- Sale Price:
- $45.00 / £38.00
- Sep 1, 2015
- 6 x 9.25 in.
- 1 halftone. 39 line illus. 28 tables.
75% discount on orders shipping in the US & Canada with code JANSALE. Offer good while supplies last.
From the colonial era to the onset of the Civil War, Magazines and the Making of America looks at how magazines and the individuals, organizations, and circumstances they connected ushered America into the modern age. How did a magazine industry emerge in the United States, where there were once only amateur authors, clumsy technologies for production and distribution, and sparse reader demand? What legitimated magazines as they competed with other media, such as newspapers, books, and letters? And what role did magazines play in the integration or division of American society?
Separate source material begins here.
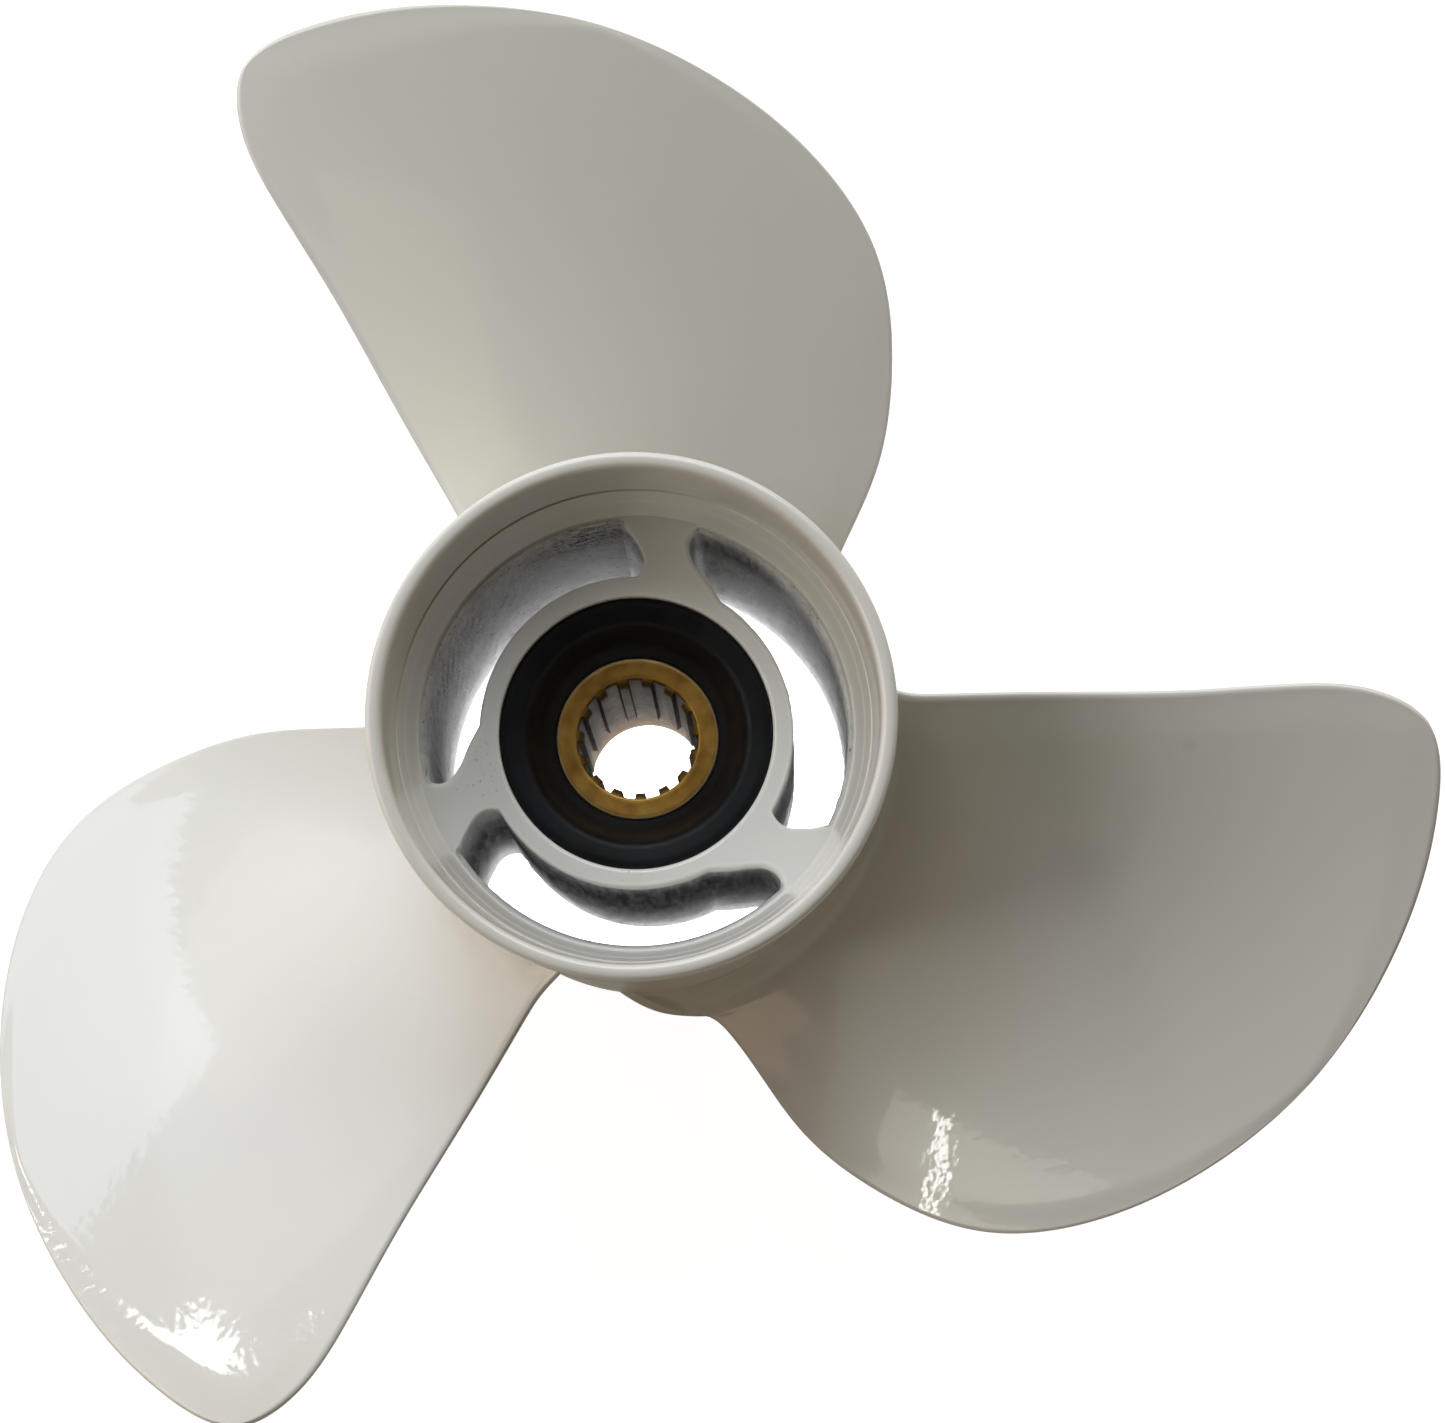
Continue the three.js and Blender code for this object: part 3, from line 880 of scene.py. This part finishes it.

From their first appearance in 1741, magazines brought together like-minded people, wherever they were located and whatever interests they shared. As America became socially differentiated, magazines engaged and empowered diverse communities of faith, purpose, and practice. Religious groups could distinguish themselves from others and demarcate their identities. Social-reform movements could energize activists across the country to push for change. People in specialized occupations could meet and learn from one another to improve their practices. Magazines built translocal communities—collections of people with common interests who were geographically dispersed and could not easily meet face-to-face. By supporting communities that crossed various axes of social structure, magazines also fostered pluralistic integration.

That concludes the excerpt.